Multiple Sprites Per Character

In the supplementary material we demonstrate a supervised experiment where we learn 2 characters per letter, by summing their respective probabilities when computing the ctc-loss. It allow to capture more diverse handwriting, which is common case when dealing with different generations of writers.

python scripts/train.py supervised-fontenay-multi.yaml

SequentialAdaptiveDataloader

Parsing lines of text is extremely suboptimal in terms of memory when performed in batches.
When selecting a batch size, you must speculate of what is the memory upper limit when N random samples from the dataset will be batched.

The worst memory footprint becomes N*H*max([im.size()[-1] for im in images)).
If the lengths of the lines exhibit significant variance, then selecting a batch size based on the maximal line will leave the GPU, much more empty on average than intended.
As a solution to this a SequentialAdaptiveDataloader has been designed that tries to fit as much elements to a fixed limit of N*<factor>.

You can enable this feature by setting: training.adaptive_dataloader=False. The optimization procedure (loss, hyperparameters) isn't designed to for area instead N*W instead of the batch-size N, so the performance isn't expected to be optimal.

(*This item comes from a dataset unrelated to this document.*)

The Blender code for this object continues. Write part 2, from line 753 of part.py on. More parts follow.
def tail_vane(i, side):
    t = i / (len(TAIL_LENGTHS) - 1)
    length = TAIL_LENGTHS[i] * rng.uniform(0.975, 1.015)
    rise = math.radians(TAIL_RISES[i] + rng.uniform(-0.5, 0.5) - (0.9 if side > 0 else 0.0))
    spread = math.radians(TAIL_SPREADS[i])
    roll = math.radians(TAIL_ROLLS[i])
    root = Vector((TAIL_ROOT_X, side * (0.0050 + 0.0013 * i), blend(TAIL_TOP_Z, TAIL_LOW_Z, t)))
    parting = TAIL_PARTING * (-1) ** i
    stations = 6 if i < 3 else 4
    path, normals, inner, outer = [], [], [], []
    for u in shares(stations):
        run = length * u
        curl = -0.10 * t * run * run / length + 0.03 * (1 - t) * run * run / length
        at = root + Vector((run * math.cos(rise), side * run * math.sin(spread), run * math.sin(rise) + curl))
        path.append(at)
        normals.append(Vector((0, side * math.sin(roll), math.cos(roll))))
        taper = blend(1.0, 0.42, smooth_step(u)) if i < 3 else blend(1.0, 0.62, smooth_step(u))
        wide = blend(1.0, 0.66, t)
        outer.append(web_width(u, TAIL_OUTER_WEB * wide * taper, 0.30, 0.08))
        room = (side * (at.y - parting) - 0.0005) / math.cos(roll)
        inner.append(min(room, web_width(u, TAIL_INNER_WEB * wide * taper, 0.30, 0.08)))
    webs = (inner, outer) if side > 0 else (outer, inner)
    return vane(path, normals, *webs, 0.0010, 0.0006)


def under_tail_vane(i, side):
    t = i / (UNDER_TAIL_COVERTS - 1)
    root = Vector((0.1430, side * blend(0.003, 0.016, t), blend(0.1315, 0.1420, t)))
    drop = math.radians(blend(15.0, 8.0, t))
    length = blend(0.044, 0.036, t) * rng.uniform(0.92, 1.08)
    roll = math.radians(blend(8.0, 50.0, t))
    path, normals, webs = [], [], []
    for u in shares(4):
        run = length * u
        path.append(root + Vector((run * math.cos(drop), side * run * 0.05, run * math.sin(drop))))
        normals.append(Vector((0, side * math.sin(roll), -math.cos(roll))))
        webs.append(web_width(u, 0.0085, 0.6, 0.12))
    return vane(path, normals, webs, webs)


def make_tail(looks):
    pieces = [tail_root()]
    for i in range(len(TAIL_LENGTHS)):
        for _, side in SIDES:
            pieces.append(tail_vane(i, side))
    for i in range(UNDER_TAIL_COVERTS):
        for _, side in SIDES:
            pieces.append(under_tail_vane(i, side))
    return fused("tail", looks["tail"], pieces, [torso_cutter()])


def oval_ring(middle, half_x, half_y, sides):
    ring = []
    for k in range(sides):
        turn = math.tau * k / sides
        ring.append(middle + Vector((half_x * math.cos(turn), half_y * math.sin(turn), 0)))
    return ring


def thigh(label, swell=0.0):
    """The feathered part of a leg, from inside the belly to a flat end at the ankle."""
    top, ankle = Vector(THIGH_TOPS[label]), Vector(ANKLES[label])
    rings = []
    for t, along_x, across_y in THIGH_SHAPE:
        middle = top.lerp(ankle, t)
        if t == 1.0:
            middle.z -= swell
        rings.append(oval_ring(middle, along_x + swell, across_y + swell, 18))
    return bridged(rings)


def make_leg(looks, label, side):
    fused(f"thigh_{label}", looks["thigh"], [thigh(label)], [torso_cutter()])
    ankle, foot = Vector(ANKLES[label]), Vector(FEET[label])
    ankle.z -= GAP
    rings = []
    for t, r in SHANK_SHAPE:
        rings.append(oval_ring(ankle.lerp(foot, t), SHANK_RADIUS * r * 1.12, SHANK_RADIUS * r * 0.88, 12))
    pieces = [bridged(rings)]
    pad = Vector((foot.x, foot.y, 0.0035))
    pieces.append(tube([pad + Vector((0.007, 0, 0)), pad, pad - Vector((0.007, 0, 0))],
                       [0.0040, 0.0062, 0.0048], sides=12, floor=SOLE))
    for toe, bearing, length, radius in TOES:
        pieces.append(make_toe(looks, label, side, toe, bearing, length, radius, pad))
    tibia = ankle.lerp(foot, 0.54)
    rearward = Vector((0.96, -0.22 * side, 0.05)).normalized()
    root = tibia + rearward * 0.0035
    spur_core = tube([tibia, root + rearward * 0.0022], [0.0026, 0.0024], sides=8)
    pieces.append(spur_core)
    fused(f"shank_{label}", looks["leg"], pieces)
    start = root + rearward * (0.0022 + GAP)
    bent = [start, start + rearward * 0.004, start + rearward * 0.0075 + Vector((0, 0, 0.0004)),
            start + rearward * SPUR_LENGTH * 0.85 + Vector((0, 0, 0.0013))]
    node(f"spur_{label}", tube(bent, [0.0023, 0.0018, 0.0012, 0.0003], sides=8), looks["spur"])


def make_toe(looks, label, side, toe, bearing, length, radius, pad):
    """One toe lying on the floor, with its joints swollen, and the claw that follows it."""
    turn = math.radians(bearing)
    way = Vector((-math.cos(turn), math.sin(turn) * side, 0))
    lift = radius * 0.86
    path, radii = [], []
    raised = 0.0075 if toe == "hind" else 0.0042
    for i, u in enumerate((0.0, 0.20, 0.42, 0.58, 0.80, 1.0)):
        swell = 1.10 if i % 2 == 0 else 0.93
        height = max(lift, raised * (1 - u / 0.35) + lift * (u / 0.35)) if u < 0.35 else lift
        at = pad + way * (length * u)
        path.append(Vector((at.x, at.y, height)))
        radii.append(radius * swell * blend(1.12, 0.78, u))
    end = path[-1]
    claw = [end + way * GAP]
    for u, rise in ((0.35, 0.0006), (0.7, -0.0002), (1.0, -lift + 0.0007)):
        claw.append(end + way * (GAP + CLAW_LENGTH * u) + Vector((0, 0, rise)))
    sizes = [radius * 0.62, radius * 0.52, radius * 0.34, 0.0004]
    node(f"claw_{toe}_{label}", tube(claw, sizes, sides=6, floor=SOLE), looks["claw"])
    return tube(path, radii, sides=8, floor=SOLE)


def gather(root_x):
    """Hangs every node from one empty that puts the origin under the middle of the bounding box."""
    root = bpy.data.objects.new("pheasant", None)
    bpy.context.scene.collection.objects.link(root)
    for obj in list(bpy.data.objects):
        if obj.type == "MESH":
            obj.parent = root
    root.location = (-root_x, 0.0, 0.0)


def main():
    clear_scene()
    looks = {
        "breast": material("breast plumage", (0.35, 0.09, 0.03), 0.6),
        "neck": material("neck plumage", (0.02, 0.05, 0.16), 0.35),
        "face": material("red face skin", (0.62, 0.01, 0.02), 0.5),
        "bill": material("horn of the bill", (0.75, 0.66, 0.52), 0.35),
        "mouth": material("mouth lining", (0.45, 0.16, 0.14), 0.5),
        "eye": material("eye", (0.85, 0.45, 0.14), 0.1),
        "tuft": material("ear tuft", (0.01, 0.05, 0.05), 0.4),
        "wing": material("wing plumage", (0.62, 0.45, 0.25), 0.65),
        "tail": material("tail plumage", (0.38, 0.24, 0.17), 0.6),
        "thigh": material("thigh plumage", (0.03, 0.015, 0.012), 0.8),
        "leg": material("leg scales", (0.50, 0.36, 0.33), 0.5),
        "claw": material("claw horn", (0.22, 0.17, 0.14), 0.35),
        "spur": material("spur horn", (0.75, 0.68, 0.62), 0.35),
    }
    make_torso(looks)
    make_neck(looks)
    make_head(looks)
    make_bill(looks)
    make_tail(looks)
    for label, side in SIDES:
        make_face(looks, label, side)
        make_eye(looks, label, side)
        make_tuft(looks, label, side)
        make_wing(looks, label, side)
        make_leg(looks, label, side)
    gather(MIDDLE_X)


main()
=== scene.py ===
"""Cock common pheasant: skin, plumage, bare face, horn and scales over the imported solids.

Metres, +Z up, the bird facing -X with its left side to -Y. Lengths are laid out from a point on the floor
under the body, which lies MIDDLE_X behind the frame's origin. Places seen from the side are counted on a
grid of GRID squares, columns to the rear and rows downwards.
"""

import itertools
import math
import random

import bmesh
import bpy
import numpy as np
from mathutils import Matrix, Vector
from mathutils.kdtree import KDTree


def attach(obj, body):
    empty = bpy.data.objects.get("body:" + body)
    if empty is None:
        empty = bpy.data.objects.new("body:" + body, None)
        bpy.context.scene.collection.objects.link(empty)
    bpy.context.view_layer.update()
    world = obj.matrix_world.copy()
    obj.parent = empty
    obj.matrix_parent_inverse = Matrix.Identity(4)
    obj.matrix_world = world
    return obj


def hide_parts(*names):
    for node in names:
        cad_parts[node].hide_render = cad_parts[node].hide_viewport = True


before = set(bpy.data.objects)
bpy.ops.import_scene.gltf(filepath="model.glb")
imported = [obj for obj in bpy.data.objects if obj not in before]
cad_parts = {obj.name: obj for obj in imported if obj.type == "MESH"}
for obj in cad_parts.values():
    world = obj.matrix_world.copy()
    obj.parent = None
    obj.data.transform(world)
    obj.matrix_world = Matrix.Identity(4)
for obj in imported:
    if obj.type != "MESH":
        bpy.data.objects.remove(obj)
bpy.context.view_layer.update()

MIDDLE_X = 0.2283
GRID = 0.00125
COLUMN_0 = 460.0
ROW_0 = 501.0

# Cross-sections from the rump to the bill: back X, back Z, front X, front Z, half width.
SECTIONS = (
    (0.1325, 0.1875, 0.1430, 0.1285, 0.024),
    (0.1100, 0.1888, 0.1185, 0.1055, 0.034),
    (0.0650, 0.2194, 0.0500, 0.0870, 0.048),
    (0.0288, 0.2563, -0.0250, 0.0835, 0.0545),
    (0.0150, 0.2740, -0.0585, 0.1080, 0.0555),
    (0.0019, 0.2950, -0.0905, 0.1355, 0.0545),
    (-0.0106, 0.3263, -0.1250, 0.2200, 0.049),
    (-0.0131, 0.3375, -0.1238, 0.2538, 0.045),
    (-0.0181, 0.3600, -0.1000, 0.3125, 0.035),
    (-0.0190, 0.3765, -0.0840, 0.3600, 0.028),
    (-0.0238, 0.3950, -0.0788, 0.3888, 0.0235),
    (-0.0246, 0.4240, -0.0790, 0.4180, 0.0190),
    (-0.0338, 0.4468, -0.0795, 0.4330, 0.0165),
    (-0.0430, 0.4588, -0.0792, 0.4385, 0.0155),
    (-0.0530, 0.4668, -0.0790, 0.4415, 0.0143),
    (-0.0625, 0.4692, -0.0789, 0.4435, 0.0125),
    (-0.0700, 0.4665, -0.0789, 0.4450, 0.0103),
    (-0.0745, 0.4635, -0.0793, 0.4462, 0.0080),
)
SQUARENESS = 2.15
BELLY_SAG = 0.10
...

Receiving a cuda-error device assert trigger, is probably an alias for a RuntimeError: CUDA Out of memory error.

Encoder-RNN

As we didn't want to encode language priors and to present an as simple architecture as possible, our proposed encoder doesn't contain recurrent elements. However the traditional state-of-the-art for HTR e.g. Puigcerver (2017) uses an RNN. For practical applications you can try using an RNN at the end of the encoder network by modifying the config file to:

model:
  encoder:
    rnn:
      type: 'gru' # or 'lstm'
      num_layers: 3
      dropout: 0
      bias: True
      bidirectional: True

Multiple Dataset Training

You can train in multiple datasets, supervised and unsupervised.
This can be helpful for partially labelled datasets.
You can do it by setting:

  - dataset:
    - <dataset-1-tag>
    ...
    - <dataset-n-tag>

TODOs 📡

This code base has taken multiple iterations and comes from different people from different places and times. From its evolutionary nature, it can only imply spandrels, that it is elements that don't resist its general function but still are not optimized or fit to their best. Here we list some of those:

  • GaussianPool GaussianPool was an idea for having covariant average pooling to reduce the dimensions of the ResNet output tensor. It performs down-sampling as its kernel size is smaller than the stride size. Although it worked better than AvgPooling it may not be optimal.

  • Remove Layer Transform Notation Layer transform is a terminology that comes from DTI-Sprites. It could be totally removed to a more understandable term and simplified as we only use constant colors.

  • Simplifying the Transformation Module We currently use a single transform per element. The old transformation code that the we import from DTI-Sprites is too complicated for our current use case.

  • Overall memory optimization Although the code has been cleaned as much as possible to be easy and joyful to read, a lot of information is transferred stored and logged. Also when using large sprites banks selection could be performed in batches which would significantly lower the maximum memory usage.